Binaries can do arbitrary things, like report home to a central server. Weights cannot.

dismalaf|1 year ago

But the weights can be modified. Also the real key is that you can host it yourself, fine tune and make money from it without restriction. That's what it's really about. No one (well, few) cares about recreating it because if they could they'd simply have made one from scratch themselves.

mcraiha|1 year ago

The binary comparison is a bit bad, since binary can have copyrights. Weights cannot.

youssefabdelm|1 year ago

I guess since they're not ahead anymore they decide to go back to open source.

dismalaf|1 year ago

They must have realized they were becoming irrelevant... I know I forgot about them and have been using other models locally.

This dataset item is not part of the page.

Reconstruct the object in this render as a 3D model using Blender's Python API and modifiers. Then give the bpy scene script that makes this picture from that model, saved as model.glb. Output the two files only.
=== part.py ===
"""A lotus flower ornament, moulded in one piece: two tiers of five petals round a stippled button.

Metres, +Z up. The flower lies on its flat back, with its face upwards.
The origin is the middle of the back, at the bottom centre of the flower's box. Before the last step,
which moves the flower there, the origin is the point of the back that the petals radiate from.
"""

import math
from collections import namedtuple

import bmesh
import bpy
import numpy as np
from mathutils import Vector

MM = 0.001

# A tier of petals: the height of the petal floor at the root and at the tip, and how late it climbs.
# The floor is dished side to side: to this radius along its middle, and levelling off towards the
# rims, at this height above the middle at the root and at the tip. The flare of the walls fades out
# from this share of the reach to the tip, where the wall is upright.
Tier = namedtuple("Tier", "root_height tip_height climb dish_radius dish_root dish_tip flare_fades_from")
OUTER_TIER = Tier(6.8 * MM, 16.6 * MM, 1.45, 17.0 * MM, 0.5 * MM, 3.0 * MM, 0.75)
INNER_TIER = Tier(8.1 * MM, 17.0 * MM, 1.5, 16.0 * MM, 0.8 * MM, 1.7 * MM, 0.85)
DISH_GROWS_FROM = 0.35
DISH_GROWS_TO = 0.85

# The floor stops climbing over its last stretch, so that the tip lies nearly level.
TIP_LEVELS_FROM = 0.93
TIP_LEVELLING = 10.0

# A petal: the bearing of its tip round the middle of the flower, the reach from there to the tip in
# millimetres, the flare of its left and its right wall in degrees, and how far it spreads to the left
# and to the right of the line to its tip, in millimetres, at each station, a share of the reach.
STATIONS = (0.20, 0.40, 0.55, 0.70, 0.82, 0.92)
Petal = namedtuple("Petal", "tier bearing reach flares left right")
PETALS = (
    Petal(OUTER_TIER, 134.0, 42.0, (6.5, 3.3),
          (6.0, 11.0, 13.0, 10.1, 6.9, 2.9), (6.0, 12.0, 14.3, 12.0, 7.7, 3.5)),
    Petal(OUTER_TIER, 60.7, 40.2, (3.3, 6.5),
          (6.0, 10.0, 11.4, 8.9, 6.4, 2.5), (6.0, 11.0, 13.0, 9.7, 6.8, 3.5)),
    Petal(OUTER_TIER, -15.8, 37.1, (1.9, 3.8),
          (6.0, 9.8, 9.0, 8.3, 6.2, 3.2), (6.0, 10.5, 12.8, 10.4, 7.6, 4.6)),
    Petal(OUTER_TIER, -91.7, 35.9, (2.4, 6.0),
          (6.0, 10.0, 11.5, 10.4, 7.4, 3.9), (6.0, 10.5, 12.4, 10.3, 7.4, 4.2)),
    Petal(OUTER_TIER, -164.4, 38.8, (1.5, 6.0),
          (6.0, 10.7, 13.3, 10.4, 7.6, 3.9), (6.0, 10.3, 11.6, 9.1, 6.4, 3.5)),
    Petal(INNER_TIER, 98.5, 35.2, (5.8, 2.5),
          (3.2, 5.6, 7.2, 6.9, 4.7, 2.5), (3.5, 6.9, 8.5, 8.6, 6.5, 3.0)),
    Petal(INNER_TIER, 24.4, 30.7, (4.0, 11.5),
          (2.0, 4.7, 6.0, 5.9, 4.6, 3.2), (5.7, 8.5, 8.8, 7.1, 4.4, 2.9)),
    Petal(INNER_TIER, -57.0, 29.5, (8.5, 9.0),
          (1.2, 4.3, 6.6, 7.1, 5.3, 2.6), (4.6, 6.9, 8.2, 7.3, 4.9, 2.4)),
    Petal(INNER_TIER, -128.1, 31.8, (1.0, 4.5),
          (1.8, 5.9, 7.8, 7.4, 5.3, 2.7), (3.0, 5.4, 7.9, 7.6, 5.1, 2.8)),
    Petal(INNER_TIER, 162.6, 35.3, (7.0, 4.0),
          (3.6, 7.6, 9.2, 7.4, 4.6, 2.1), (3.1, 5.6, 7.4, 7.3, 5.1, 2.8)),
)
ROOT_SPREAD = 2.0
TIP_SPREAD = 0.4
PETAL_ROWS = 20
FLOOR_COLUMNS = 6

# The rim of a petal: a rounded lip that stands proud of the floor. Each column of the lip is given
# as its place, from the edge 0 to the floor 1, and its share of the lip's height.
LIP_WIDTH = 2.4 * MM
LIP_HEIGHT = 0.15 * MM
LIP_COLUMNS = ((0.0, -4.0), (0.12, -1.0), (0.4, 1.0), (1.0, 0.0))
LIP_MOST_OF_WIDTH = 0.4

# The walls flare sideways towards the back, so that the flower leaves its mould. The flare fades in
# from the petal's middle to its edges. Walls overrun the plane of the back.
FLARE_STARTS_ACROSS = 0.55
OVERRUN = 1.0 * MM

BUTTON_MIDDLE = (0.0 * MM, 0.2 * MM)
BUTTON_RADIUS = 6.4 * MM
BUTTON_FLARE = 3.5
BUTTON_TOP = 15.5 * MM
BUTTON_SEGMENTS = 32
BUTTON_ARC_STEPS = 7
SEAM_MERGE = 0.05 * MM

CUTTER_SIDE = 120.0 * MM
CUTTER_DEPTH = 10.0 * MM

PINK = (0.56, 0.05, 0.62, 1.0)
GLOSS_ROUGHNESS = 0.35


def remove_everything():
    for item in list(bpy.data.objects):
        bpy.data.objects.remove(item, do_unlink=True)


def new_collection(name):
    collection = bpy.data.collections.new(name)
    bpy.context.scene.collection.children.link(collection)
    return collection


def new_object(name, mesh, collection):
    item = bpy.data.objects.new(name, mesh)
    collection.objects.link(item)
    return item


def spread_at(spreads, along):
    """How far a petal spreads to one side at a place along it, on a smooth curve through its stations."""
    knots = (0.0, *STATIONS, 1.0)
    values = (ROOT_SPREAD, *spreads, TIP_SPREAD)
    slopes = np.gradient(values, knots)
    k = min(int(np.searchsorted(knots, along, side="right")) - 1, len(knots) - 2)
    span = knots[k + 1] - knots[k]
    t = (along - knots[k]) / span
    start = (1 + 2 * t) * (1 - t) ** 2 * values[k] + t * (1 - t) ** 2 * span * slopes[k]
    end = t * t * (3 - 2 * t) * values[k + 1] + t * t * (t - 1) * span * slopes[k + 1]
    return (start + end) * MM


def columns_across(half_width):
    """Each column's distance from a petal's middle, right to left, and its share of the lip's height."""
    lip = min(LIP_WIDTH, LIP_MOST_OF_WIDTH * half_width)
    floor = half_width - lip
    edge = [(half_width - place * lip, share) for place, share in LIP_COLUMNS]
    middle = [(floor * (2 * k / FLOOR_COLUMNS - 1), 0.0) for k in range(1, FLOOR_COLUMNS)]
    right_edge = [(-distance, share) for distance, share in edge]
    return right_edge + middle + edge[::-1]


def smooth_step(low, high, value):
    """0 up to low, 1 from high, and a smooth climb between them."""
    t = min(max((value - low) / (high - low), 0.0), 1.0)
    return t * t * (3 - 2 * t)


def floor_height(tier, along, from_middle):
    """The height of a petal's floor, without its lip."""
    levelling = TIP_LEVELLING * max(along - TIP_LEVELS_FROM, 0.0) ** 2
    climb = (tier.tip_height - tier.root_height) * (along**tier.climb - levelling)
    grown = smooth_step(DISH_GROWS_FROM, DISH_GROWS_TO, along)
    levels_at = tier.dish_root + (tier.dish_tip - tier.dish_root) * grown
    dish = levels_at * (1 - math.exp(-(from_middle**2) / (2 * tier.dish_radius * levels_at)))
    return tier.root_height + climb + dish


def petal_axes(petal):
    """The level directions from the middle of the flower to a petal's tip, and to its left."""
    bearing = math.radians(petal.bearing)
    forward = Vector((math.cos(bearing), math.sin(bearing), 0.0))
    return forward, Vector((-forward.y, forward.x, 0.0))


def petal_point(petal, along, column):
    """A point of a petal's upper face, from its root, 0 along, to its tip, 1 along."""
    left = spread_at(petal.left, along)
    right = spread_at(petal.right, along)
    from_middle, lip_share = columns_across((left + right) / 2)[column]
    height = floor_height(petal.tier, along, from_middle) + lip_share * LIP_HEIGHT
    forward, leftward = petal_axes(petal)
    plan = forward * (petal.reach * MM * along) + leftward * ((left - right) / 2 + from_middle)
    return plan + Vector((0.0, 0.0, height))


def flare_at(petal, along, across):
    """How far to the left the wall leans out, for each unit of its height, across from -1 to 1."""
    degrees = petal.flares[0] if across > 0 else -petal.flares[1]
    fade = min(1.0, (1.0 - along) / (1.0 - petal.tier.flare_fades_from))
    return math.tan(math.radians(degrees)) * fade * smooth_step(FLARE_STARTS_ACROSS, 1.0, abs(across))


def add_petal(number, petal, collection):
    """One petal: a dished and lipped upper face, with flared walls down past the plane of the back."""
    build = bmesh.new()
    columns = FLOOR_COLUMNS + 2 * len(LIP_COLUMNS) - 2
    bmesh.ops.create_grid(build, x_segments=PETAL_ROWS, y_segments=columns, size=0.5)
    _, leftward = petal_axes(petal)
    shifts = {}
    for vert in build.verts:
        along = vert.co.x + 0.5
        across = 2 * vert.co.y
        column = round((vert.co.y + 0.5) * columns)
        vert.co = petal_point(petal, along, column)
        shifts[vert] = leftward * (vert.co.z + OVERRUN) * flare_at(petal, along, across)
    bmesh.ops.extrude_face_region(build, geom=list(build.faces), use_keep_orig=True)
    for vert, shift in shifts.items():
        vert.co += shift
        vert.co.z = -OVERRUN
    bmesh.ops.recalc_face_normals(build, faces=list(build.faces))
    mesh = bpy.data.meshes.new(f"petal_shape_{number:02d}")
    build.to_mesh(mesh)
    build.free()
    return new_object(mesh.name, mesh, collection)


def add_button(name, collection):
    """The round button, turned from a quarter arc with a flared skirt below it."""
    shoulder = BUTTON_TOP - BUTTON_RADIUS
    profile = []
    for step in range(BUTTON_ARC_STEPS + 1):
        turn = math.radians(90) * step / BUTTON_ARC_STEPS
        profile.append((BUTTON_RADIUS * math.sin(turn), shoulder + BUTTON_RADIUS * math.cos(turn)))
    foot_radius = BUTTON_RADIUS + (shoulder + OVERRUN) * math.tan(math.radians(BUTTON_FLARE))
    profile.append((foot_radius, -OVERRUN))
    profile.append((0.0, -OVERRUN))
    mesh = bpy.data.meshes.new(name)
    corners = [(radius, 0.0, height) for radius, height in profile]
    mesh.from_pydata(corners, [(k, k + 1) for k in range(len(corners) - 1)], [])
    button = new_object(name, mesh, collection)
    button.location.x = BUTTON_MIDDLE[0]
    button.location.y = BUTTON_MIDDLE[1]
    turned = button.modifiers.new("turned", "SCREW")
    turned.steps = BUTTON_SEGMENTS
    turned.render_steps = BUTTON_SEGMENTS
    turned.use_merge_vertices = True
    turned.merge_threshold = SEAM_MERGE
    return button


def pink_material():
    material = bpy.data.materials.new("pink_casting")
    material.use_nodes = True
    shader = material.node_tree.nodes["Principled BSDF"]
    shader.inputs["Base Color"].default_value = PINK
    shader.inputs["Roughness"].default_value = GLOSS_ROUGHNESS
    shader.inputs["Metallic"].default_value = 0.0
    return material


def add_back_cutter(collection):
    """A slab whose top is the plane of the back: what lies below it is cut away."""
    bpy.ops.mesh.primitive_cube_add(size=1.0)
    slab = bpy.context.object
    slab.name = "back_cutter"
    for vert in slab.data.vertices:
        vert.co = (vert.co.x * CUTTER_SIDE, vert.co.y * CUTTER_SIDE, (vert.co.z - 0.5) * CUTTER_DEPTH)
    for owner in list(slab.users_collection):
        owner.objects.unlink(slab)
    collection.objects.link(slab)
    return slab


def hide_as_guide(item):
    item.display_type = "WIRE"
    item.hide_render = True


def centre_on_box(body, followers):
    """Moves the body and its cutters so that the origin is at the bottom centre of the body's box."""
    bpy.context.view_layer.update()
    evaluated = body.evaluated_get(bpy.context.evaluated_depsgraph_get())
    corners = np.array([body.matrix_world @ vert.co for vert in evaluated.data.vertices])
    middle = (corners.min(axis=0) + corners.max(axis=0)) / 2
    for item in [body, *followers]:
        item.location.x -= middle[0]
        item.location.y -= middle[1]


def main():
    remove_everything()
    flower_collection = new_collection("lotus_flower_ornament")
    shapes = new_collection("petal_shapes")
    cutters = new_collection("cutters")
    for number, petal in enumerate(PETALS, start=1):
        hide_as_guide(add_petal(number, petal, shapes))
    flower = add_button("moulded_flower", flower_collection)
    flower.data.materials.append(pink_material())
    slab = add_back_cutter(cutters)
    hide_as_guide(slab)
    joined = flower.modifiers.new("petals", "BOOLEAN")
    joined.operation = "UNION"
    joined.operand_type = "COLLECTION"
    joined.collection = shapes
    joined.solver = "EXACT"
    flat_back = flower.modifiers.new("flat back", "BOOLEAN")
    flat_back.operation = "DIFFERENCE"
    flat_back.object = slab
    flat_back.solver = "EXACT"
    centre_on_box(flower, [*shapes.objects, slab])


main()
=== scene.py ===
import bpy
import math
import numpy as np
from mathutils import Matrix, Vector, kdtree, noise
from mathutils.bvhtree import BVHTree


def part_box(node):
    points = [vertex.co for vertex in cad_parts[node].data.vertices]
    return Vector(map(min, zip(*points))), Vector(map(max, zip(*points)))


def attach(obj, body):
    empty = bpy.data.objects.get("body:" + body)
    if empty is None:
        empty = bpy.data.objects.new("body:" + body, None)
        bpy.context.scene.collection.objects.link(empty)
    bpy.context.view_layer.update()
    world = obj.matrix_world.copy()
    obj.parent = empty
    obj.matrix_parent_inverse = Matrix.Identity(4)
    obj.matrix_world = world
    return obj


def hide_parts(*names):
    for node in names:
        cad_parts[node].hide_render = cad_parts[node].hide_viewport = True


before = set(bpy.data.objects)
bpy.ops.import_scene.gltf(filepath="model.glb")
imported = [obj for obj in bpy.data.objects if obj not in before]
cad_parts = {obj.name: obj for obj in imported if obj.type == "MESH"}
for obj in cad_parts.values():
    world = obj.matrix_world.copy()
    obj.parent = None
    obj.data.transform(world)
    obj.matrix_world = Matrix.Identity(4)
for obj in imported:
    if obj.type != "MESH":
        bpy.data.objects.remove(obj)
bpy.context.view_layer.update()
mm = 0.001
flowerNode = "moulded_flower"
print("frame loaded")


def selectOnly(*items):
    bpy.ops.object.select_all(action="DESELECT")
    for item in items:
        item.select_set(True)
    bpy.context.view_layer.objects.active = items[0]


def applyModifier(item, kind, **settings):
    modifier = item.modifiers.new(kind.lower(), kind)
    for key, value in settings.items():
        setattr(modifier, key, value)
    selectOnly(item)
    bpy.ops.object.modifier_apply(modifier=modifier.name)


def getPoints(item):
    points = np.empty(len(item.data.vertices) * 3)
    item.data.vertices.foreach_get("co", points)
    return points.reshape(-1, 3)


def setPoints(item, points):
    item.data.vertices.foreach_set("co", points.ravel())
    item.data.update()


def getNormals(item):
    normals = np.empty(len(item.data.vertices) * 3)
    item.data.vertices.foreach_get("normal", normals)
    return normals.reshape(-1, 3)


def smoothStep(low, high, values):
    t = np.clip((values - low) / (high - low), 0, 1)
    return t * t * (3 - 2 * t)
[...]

Openness is a huge win, even if I am using Mistral's hosting service I want to know I can always host it myself too, to protect my business against rug pulls and the like.

No one's going to pay for an inferior closed model...

mythz|1 year ago

Happy to seem them back to releasing OSS models, we used a lot of their OSS models early last year before they were eclipsed by better models and never bothered to try any of their large models which IMO weren't great value.

littlestymaar|1 year ago

I wonder if that's a consequence of the Deepseek distill release: fine-tuned Qwen and Llama were both released by Deepseek, but not Mistral, and that's was a missed PR opportunity for them for no good reason.

globular-toast|1 year ago

What does an Apache licence even mean in this context? It's not software. Is it even copyrightable?